DataAlchemy experiments show CoT fails systematically under distributional shifts in task, length, and format. Models produce fluent but logically inconsistent reasoning — imitating reasoning form without valid underlying logic.
CoT works by constraining models to reproduce familiar reasoning patterns from training, not by enabling novel symbolic reasoning. Performance degrades predictably under distribution shifts—the signature of imitation rather than capability emergence.
LRMs don't break at complexity thresholds but at instance-novelty boundaries. Models fit instance-based patterns rather than generalizable algorithms, so any reasoning chain succeeds if trained on similar instances, regardless of length.
DeepSeek-R1 and o1-preview achieve only 20-23.6% exact match on 850 constraint satisfaction problems requiring genuine backtracking.
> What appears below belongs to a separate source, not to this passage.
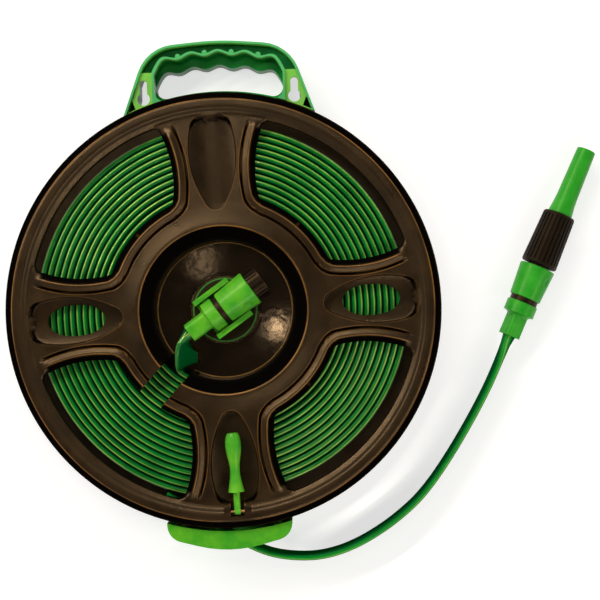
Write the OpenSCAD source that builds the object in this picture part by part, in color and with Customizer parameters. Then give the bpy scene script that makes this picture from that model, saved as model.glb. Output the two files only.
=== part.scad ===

This ceiling reveals that reflective reasoning fluency does not translate to actual problem-solving competence on unfamiliar instance structures.
Models trained on systematically irrelevant traces maintain solution accuracy and sometimes improve out-of-distribution generalization, suggesting traces function as computational scaffolding rather than meaningful reasoning steps.
R3 progressively slides the reasoning start state backward from near-completion, creating a curriculum that reveals step-level failure modes using only outcome feedback. This achieves process supervision granularity without expensive human step annotations.
Running Supervised RL first to establish reasoning foundations, then RLVR to refine against verifiable rewards, substantially outperforms both methods in isolation. The imitation phase makes outcome rewards informative by creating reasonable rollouts the RL phase can then sharpen.
Controlled A* maze experiments show trace length correlates with difficulty only in-distribution but decouples entirely out-of-distribution. Trace length primarily reflects recall of training schemas, not adaptive computation.
Task accuracy peaks at intermediate CoT length, with optimal length increasing alongside task difficulty but decreasing with model capability. RL training naturally gravitates toward shorter chains as models improve, revealing that simplicity emerges from reward signals rather than explicit training.
CoT guides models to pattern-match reasoning structure rather than perform genuine inference. This explains distribution-bounded failures, why structural coherence matters more than content correctness, and why performance optimizes against interpretability.